Panasonic filed parallel lawsuits against OPPO before the Mannheim local division of the UPC Manheim local division (hereinafter referred as to the “UPC”) as well as domestic courts, including German, UK, and Chinese courts.
Before the UPC, Panasonic brought infringement action against OPPO, seeking injunctive relief and determination of liability for damages and provisional damages, among others. Against it, OPPO argued that the assertion of the claim for injunctive relief and the other forward-looking claims under the patent are excluded because they are precluded by antitrust law (the “FRAND defense”).
Further, OPPO requested the declaration of invalidity of the patent in suit in its entirety with effect for the contracting states of the UPCA where the patent was validated. In addition, it filed a counterclaim for determination of a FRAND license fee for the territory of the European Union, Japan and the United States (the “FRAND counterclaim”).
In its decision, the UPC analyzed all the relevant steps set forth in the ECJ’s Huawei ZTE decision and ultimately ruled that OPPO infringed Panasonic’s SEPs and they are enforceable. As a result, OPPO is no longer allowed to sell its 4G-enabled products in Germany, France, Italy, Sweden, and the Netherlands. The court also ordered OPPO to pay provisional damages of €250.000 and dismissed the defendant’s counterclaims.
II. Court’s ruling on the FRAND Defense:
To arrive at this conclusion, the UPC thoroughly applied the Huawei v. ZTE framework to the case at hand to assess whether the FRAND defense was applicable. Under Huawei, the ECJ clarified that a SEP holder or an implementer who wishes to avoid or take advantage of a FRAND defense based on the SEP’s holder abuse of dominant position (art. 102 TFEU) must go through a mandatory sequence of negotiating steps. As a first step, the Huawei v. ZTE framework requires the SEP holder to submit an infringement notice to the implementer. The implementer upon receipt of such notice must express a willingness to conclude a license. After the implementer has rendered such declaration, the SEP holder must present the implementer with an offer on FRAND terms. Finally, the implementer shall diligently respond to the offer without delay, also by submitting a counteroffer on FRAND terms. If the patent user fails to comply with the obligations provided for in the Huawei ruling, the SEP holder would be eligible to seek injunction. However, if the SEP holder has not fulfilled its obligations under the negotiation program set by Huawei, the action for injunction will be regarded as an abuse of a dominant market position pursuant to Article 102 TFEU.

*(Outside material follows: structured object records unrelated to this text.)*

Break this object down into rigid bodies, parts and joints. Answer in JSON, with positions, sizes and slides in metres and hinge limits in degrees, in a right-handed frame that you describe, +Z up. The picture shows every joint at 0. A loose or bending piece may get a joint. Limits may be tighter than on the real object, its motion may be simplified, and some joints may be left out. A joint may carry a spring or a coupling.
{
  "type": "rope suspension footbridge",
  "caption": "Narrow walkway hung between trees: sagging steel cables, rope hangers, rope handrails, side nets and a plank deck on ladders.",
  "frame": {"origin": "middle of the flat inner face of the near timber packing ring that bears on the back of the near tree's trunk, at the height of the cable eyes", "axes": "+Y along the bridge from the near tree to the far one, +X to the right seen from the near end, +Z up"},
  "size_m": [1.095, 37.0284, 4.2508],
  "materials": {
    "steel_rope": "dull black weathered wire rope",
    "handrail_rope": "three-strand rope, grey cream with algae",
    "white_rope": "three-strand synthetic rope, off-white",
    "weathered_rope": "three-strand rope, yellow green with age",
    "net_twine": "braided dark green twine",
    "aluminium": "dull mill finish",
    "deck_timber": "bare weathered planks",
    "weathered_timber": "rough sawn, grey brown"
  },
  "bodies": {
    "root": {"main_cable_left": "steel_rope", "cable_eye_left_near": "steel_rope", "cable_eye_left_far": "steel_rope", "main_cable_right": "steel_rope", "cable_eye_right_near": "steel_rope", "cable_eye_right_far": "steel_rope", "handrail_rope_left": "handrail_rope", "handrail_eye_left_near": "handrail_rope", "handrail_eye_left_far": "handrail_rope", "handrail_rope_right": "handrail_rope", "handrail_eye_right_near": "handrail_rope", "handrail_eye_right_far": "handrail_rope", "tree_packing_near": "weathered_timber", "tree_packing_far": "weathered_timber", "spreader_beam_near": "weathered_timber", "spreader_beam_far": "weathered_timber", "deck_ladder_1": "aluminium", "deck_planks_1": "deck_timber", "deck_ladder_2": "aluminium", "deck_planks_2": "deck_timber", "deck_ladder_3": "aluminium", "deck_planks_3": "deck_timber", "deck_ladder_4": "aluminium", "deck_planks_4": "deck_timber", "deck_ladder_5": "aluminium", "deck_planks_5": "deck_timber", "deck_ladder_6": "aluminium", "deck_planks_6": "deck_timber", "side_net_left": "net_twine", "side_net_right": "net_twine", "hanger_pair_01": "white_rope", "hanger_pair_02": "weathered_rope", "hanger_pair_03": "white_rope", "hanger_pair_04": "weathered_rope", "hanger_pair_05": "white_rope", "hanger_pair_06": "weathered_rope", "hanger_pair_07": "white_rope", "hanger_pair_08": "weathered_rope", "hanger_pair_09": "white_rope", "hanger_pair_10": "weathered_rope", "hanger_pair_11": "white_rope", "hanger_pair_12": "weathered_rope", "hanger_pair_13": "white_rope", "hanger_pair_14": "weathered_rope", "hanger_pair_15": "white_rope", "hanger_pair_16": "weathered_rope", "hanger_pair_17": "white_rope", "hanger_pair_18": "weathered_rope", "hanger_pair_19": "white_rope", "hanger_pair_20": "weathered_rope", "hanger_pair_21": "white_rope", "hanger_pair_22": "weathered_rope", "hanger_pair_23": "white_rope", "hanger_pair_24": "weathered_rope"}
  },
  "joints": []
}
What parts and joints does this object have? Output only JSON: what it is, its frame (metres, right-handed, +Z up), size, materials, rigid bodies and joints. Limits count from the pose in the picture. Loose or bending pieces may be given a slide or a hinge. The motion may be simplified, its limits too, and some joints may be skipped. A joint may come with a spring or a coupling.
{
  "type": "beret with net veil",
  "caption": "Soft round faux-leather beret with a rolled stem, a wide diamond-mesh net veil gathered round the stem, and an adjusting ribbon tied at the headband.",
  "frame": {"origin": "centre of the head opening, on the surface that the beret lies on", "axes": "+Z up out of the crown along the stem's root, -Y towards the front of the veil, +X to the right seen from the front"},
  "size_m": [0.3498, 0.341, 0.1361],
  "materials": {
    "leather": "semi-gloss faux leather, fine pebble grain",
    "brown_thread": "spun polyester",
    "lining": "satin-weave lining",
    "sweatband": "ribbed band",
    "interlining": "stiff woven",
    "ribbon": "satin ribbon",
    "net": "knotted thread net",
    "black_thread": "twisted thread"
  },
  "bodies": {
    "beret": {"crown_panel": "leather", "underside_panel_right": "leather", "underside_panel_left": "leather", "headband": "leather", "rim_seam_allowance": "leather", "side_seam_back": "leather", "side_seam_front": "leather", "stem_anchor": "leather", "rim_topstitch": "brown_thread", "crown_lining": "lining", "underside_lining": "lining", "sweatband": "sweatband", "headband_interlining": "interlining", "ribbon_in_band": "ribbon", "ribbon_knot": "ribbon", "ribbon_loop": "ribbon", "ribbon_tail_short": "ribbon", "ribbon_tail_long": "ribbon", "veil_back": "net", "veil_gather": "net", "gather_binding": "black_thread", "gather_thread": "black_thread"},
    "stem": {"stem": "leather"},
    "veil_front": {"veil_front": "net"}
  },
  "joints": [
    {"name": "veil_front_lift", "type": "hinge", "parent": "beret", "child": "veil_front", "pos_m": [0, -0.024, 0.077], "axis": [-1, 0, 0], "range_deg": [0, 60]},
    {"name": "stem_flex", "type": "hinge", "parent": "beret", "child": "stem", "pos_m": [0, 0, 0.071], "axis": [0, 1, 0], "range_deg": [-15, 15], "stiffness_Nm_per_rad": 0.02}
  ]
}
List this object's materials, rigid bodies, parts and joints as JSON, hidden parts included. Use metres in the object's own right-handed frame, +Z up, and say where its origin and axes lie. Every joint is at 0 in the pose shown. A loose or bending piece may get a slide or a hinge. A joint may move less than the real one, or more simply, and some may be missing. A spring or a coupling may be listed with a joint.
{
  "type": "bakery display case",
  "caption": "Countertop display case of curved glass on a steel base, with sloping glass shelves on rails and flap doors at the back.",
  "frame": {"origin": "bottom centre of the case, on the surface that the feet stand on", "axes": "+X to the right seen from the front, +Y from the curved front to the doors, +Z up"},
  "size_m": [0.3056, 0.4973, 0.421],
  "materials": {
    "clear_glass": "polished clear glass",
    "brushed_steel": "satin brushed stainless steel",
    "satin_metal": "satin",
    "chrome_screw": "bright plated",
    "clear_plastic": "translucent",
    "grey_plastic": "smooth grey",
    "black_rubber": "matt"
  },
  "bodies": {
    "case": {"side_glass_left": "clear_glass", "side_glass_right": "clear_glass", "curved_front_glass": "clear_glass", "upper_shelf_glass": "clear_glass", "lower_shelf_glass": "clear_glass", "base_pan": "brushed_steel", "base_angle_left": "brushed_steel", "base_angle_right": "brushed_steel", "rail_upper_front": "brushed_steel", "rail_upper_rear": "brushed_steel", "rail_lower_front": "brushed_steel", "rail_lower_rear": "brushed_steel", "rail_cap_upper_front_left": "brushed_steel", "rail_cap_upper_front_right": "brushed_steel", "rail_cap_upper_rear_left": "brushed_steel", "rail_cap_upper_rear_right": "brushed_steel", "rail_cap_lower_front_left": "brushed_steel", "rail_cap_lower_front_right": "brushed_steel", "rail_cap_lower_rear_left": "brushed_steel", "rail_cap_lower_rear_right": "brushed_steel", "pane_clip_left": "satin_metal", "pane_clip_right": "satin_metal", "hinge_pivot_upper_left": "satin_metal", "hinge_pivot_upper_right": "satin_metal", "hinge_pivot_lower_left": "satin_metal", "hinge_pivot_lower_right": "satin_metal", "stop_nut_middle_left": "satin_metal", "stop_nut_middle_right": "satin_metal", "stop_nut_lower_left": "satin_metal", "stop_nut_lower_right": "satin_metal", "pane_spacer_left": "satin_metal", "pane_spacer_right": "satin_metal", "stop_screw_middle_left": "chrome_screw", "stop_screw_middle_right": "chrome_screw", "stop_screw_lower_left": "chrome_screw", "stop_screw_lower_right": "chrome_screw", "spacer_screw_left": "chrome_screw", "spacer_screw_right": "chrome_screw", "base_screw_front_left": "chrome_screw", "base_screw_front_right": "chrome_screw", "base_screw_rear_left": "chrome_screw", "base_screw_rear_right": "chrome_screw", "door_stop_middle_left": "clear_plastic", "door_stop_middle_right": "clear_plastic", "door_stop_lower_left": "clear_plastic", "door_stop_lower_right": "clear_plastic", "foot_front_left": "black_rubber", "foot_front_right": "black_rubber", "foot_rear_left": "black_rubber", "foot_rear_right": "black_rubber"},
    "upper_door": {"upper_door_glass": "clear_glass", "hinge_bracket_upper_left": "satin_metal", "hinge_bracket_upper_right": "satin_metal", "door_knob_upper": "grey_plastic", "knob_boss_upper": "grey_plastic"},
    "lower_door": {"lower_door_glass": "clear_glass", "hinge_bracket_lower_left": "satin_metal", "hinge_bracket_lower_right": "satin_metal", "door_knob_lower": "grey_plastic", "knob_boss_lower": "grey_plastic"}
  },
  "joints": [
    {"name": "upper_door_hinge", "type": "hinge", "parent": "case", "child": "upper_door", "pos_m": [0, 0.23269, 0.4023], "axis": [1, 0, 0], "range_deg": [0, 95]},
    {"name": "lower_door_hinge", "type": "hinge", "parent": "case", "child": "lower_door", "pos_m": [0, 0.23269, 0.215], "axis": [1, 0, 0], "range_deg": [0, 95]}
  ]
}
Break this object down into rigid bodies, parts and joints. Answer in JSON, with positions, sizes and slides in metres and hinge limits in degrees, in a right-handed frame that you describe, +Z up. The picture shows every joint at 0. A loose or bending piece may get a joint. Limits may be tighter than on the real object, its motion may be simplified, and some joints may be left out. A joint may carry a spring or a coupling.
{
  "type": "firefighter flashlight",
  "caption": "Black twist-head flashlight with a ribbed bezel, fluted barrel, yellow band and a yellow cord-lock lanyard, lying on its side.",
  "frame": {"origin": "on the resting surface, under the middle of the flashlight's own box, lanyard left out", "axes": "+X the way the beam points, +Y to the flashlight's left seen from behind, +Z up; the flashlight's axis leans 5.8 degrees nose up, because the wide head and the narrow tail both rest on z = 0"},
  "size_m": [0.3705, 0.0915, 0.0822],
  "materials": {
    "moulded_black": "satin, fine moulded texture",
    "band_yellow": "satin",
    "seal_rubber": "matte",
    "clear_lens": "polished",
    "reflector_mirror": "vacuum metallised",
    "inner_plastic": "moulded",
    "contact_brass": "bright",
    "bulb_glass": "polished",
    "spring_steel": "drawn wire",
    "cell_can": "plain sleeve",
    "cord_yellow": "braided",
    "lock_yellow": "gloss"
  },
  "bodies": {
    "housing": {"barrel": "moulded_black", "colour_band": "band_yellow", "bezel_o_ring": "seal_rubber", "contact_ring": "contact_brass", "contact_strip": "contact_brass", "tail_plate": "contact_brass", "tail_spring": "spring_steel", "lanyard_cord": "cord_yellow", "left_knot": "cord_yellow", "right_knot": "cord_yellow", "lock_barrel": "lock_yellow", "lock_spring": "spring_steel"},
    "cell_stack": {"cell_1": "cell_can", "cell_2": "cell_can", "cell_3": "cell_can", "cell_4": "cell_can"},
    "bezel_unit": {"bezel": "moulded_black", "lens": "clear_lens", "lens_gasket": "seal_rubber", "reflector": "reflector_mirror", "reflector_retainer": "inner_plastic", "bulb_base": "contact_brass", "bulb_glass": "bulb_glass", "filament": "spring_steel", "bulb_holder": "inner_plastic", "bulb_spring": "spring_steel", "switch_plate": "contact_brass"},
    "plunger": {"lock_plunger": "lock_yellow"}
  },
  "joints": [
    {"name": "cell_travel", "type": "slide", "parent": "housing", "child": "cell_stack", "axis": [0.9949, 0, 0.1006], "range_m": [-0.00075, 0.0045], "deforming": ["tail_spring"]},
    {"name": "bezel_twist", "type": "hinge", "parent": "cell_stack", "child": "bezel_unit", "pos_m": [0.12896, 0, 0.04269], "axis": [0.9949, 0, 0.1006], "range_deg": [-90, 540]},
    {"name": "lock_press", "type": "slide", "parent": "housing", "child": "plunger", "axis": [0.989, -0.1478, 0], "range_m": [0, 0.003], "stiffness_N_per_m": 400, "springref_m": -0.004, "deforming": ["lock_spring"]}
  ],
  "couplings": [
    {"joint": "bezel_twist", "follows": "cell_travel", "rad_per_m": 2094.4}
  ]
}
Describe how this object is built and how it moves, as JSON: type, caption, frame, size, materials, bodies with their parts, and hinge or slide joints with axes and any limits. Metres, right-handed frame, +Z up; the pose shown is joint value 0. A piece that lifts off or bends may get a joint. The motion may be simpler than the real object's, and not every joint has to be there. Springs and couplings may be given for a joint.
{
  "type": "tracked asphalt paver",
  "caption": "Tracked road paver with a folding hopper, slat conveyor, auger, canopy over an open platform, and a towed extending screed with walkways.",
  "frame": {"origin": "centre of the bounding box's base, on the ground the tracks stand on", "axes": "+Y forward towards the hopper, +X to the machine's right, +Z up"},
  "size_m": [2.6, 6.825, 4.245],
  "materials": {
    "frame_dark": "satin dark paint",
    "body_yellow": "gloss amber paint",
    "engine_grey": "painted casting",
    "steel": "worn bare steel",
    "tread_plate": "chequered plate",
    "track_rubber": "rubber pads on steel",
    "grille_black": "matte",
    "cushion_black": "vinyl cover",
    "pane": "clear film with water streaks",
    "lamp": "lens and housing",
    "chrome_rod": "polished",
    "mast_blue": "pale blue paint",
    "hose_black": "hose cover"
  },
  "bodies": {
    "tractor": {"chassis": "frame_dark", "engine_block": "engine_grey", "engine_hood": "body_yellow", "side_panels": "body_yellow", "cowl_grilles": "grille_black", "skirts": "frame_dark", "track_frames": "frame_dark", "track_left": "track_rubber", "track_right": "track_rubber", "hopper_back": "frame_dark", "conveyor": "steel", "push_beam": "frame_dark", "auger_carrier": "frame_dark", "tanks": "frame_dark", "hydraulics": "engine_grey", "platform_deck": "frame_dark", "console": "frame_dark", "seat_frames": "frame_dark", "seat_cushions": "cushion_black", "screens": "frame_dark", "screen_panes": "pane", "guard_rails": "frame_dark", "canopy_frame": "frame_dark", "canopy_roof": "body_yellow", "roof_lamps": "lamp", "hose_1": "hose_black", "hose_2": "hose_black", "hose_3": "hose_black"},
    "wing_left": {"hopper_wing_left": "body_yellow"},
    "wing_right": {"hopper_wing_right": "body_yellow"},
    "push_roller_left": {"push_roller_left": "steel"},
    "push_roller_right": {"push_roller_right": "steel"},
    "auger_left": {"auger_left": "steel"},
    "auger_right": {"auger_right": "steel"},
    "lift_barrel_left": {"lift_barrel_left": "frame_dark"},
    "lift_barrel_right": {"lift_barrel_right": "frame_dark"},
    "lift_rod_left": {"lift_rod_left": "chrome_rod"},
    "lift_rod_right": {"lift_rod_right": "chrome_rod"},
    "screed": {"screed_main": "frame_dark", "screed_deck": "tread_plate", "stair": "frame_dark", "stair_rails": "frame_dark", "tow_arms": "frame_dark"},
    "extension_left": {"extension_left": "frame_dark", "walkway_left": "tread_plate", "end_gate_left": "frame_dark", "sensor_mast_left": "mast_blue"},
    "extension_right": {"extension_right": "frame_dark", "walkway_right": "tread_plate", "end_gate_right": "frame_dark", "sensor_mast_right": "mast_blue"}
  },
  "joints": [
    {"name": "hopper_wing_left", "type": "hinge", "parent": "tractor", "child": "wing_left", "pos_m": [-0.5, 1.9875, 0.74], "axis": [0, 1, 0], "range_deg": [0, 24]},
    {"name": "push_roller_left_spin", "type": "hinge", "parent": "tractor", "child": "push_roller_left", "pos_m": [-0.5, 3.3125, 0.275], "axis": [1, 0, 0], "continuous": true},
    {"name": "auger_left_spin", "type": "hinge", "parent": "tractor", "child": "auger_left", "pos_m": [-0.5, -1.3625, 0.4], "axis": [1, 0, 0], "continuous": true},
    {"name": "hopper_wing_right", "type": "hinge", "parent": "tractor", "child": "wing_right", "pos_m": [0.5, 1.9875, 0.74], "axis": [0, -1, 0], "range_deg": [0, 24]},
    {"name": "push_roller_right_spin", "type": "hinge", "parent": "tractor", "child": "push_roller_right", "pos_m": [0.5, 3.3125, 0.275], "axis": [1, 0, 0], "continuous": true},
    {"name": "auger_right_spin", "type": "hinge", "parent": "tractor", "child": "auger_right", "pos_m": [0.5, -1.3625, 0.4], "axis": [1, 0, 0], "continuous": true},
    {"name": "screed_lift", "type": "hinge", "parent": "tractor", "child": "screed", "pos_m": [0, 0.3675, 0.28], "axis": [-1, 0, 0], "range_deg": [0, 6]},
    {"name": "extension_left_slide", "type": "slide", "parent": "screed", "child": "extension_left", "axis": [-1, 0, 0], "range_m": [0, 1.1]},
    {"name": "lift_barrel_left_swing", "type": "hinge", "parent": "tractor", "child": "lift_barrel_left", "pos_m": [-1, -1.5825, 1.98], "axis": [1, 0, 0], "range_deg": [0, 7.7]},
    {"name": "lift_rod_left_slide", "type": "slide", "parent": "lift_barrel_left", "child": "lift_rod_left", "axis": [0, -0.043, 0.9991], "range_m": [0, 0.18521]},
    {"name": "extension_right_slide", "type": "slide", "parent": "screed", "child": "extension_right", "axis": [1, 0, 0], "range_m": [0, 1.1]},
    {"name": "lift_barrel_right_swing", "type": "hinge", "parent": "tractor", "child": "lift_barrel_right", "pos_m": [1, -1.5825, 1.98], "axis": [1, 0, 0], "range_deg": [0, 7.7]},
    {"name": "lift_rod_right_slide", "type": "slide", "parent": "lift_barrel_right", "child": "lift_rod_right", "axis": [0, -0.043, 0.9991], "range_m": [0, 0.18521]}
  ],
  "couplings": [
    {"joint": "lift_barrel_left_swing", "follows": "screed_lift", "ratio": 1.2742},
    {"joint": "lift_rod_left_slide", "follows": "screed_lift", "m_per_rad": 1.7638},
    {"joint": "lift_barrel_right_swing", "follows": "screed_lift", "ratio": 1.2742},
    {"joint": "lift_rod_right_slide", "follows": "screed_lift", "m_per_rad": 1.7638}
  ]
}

The UPC’s approach in this case somewhat differs from the recent European Commission’s (“EC”) opinion showed in the Amicus Curiae Brief submitted in the case HMD Global v. VoiceAge EVS, where the EC took a more rigorous and formalistic approach to the interpretation of Huawei v. ZTE. The EC reiterated that each step under the Huawei framework must be taken in a sequential order and should not be mixed up. Particularly, the EC emphasized that mixing steps 2 and 4 would compromise the balance of interests by the various Huawei steps and their precise sequencing, and such an approach would allow the court to grant an injunction without having to examine whether the SEP holder has submitted a license offer on FRAND terms.
Although the UPC agrees with the EC’s view in that the sequence of steps in the ECJ’s negotiation program under Huawei should not be mixed up in such a way that the examination of the SEP holder’s offer is pushed too far into the background, it put an emphasis on the interplay of the mutual obligations of both SEP holder and implementer in the negotiation program. The UPC states that both the SEP holder and the implementer must work towards the conclusion of a license agreement in good faith. Thus, according to the UPC, this requisite has various implications since just as the implementer cannot make a favorable offer without sufficient knowledge of any licensing conditions granted to third parties, the SEP holder cannot make a favorable offer if the implementer deliberately does not disclose the extent of its acts of use and economic conditions, such as the selling prices, depending on the progress of the negotiations.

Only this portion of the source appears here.